Rather than tweaking the properties of the DFB laser to meet the bandwidth demand, something that the industry has been doing for nearly 40 years, the Yariv group decided to take a look at the origins of the phase fluctuations noise. Both the fabrication and processing techniques and the theoretical understanding of the laser physics have advanced during the intervening years, so a fresh look at the problem of high-coherence lasers was warranted.
But first, a brief primer on laser physics: Every laser, with no exception, has two main components. The first is an atomic medium with an "inverted" population of excited electrons (atoms, or molecules), the so-called active region. In this region, the optical wave is amplified in transit by inducing the excited electrons to make transitions to lower energetic states. In the ideal, nonexistent, laser, the excess energy released in the process is added in phase to the optical wave, thus amplifying it.
In the semiconductor laser, excited electrons are injected at a high energy, which they acquire in passing through a battery or power supply into the active region. Some of these electrons, however, rather than be induced by the optical wave to give up their energy in phase to the field, do so spontaneously. The power emitted by these spontaneous transitions constitutes noise, since they occur at a rate and phase independent of those of the optical field in the active region. The result is a degradation of the coherence. It should be noted that one of the most important consequences of applying quantum mechanics to electromagnetic fields is the relationship between the induced and the spontaneous rate. As a matter of fact, the phenomenon of spontaneous transitions cannot be explained classically and is thus of pure quantum origin, so the limiting noise in the semiconductor noise is quantum noise.

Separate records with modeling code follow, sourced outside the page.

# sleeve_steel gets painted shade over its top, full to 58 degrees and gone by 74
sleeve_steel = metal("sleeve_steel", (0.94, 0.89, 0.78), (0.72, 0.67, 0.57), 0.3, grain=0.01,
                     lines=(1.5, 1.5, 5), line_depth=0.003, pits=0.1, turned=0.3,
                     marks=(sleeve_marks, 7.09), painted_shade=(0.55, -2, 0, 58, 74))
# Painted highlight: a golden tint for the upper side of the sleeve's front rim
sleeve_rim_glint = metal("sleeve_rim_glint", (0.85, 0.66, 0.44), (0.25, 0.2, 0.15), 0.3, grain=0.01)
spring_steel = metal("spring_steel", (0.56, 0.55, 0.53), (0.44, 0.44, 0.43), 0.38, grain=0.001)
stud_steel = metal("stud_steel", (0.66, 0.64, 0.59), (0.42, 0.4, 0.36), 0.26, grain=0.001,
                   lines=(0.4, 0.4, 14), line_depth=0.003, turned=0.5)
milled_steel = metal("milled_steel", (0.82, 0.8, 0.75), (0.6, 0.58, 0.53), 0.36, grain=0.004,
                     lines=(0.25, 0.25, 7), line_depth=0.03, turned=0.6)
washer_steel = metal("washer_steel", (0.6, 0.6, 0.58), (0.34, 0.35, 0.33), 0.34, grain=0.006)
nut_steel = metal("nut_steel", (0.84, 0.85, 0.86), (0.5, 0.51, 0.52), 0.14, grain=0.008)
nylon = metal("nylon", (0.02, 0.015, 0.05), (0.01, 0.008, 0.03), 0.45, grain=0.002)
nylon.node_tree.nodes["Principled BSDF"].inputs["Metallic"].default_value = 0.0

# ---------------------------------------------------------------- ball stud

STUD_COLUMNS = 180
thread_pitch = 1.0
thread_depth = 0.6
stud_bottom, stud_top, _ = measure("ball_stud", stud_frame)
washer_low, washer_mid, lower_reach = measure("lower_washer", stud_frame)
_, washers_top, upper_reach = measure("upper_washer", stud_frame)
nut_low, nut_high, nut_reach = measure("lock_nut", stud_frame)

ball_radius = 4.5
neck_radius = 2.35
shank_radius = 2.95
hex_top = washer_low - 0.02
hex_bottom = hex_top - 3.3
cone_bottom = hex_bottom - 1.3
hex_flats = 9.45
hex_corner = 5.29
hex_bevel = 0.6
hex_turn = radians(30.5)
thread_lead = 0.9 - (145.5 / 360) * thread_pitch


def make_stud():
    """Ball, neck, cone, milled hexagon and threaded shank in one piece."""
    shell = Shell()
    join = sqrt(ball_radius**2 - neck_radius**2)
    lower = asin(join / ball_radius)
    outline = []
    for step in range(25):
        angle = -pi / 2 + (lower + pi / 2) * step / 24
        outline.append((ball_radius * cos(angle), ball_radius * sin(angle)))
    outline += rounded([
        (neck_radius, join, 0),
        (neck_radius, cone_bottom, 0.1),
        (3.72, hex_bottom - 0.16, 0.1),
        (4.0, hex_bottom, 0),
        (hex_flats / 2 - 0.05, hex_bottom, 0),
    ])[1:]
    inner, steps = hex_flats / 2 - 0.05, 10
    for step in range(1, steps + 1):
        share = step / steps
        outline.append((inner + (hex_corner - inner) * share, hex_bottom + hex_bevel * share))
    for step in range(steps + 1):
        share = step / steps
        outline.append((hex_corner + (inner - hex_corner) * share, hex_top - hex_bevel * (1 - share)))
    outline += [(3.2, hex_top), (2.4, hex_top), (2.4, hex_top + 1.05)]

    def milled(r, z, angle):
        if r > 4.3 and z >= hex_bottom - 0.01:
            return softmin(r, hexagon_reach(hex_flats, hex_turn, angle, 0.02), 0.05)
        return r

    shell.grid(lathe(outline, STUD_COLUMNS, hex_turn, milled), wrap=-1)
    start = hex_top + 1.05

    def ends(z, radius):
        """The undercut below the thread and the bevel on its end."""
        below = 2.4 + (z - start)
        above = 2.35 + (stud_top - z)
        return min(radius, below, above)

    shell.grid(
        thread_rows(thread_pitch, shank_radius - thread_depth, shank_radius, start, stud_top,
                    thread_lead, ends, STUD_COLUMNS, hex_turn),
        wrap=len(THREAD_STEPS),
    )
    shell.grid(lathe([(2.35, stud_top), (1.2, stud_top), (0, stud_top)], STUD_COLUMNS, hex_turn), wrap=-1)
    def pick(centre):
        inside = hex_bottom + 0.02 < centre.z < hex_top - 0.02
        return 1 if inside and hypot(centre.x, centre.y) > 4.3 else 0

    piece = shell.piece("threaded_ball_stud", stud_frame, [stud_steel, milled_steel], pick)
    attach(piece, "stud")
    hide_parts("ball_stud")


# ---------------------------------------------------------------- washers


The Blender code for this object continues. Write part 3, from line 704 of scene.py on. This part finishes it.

The second important conceptual and structural component of a laser is the electromagnetic surroundings of the active medium, i.e., the optical resonator, which determines the form of the optical mode. Its role is to concentrate and store the optical energy emitted by the electrons and, in the process, provide optical feedback, a prerequisite for laser oscillation.
Now, returning to the story of the new Yariv group laser: To minimize the amount of spontaneous-emission optical noise power, Yariv's team needed to reduce the number of excited electrons in the resonator. Another consequence of quantum mechanics is that by the proper placement of the active region and the design of the resonator mode, one can reduce, by orders of magnitude, the rate of spontaneous transitions per electron into the lasing mode. To their great surprise, the Yariv group determined that the reigning canonical semiconductor design methodology, which evolved over the last 40 years or so, did not address this noise issue. The main concern over these years has been to maximize the optical gain.
In their new laser design (Figure 2), the Yariv group moved the active region where light is generated "far away" from the region where the light is stored, in this manner reducing both the optical losses as well as the rate of spontaneous emission into the lasing mode.
The homemade first generation of the new Yariv group lasers demonstrated a phase noise nearly two orders of magnitude smaller than that of the commercial lasers used in optical communications systems today. The group believes they can go even further. Future design of semiconductor lasers will need to apply the main lesson learned by the Yariv group. These lessons can be summarized as the need to physically separate the active region where photons are generated from a low-loss (absorption) region where they are stored.
It took the Yariv group seven years to develop the tools, both theoretical and nano-fabricational, needed to realize the first generation of the new lasers. The process involved two generations of graduate students and postdocs as well as crucial support from DARPA, the Army Research Office, and the National Science Foundation. Major contributors to the recent effort that resulted in the high-coherence lasers were graduate students Christos Santis and Scott Steiger. The group is continuing research in the general area of high-coherence light sources. The effort involves pushing to shorter wavelengths—the first generation oscillated near 1.5 microns—and new resonator concepts designed to achieve even more extreme separation of the laser absorbing and amplifying regions. They are also looking at new materials and are exploring the potential applications of such lasers to 3-D imaging.
Amnon Yariv is Martin and Eileen Summerfield Professor of Applied Physics and Professor of Electrical Engineering. Visit www.its.caltech.edu/~aphyariv.
Shown above is the 1975 version of the distributed feedback laser (DFB laser). Its essential feature was the incorporation of a corrugated, washboard-like interface with nanometer periodicity in the multilayered semiconductor structure. This periodic structure acted as an internal (Bragg) optical filter, allowing only one frequency to survive and become the output field. Such a pure frequency (or color) operation was a prerequisite to high-data-rate optical fiber communications and was the key factor enabling the increase of many orders of magnitude in the data rate carried by the optical fiber system compared to microwave antecedents.
Figure 2: The new Yariv group laser, shown here in cross section, includes a layer of silicon, which does not absorb light—a quality important for laser purity. The grooves shown require nanometer fabrication precision and serve to concentrate the optical energy near the central region, thus forming a high Q optical resonator, a key feature of the laser.